The first multi-pin connectors were terminated by soldering conductors to non-removable terminals. However, high temperature applications and the need for simple and reliable field service led to the introduction of connectors with removable terminals. They are crimped to the conductors rather than soldered.

The first standard crimping tools for crimping these new terminals were introduced in the early sixties. MS3191-1 is a military drawing that defines the tool and its accessories.

The MS3191-1 features a four-indentation crimp pattern and a positive stop positioner that controls indenter travel (crimp depth).

The MS3191-1 design is a compromise between operational simplicity and crimp performance because the crimp depth of any given terminal cannot be adjusted to accommodate the different diameters of the conductors being crimped. However, it fits the crimp connectors of that era. An improved tool design with independently adjustable crimp depth was soon introduced as the MS3191-4.

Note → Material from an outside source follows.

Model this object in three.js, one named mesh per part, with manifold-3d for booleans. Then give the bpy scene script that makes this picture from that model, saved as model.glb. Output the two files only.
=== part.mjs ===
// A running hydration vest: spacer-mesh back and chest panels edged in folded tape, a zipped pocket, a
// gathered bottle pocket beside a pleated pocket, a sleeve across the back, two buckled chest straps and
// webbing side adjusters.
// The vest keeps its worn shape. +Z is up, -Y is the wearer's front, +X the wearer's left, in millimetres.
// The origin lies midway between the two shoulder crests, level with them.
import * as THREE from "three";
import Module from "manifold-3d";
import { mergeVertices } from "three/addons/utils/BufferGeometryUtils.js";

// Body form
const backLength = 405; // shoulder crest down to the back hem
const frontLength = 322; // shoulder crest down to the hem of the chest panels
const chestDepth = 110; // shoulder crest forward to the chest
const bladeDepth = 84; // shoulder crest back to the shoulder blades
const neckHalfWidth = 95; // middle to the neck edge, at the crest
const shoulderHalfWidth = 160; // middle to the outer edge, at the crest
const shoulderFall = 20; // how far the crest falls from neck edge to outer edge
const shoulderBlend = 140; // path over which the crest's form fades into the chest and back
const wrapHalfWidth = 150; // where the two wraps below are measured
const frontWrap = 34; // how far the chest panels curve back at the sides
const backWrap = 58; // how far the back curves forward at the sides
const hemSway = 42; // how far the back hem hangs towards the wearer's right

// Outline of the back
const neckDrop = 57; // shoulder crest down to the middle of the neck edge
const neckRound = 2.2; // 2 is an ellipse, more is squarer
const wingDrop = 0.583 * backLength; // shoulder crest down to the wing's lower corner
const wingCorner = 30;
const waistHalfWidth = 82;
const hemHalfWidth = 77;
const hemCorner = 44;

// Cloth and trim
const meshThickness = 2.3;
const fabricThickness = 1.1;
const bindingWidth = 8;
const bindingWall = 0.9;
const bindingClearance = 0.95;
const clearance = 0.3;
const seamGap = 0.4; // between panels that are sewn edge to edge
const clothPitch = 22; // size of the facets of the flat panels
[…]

The MS3191-4 features internal adjustments that are completely independent of the positioner, allowing selection of seven independent crimp depths, allowing for optimal crimping of conductors ranging from AWG 12 to 26, regardless of the contact’s barrel size . MS3191-4 also introduces the use of a dual-ended indenter to produce eight indentation crimp patterns that consistently achieve superior tensile break values and mechanical properties.

The MS3191-4 introduces the concept of a turret head containing three positioners that can be used without the need to separate any one of the positioners from the base crimp tool.


In 1969, military specifications for two crimping tools were developed to replace existing military drawings. They are MIL-T-22520C (Navy) and MIL-T-83724 (U.S. Air Force), which define standard size crimp tools similar to MS3191-4, but with an expanded eight-step crimp depth range. These specifications also define a micro crimp tool for crimping conductors as small as AWG 32. The two documents were merged into MIL-C-22520D in 1971. All previous military standards for crimp tools, including MS3191, were subsequently cancelled. This list includes specifications for notch crimp tools, terminal lug crimp tools, air tools, coaxial cable crimp tools, and other specialty crimp tools.

MIL-DTL-22520 establishes a single specification that defines the performance requirements for all crimp tools used on military-standard electrical connectors. This eliminates the waste and confusion caused by the overlapping application of many different "standard" crimping tools due to numerous unrelated military drawings.

Crimp concept


As an electrical connection method, crimping is widely used in the electronics and electrical industries. It tightly combines the metal barrel with the conductor through pressure, ensuring that the terminal or contact end can be firmly connected to the electrical conductor.

To achieve a satisfactory crimp, the selection and combination of conductors, crimp barrels and tools are critical. Conductors need to have good electrical conductivity and mechanical strength to withstand the electrical current and mechanical stress during operation. The crimping barrel needs to have sufficient elasticity and plasticity so that it can be tightly combined with the conductor under pressure to form a strong connection.

When correctly matched tools are used, the joints created have good electrical and mechanical properties. The tool will meet these requirements consistently and reliably, ensuring repeatability with quality cycle control tools.

The resistance of a properly designed and controlled crimp connector should be equal to or less than that of wire of equal cross-section. Specifications specify requirements for millivolt voltage drop at specified currents.

The mechanical strength of a crimp joint and its pullout force (tensile strength) varies with the applied deformation (i.e., the crimp die of the tool determines the crimp configuration and deformation). Therefore, by properly shaping the deformation, high pullout forces can be obtained. The die in the tool determines the complete crimp configuration, which is often an element of the contact and/or connector design.

Some design considerations include:

a) contact type, its size, shape, material and function,

b) the type and size of wires to be accommodated,

c) The type of tool that must be configured.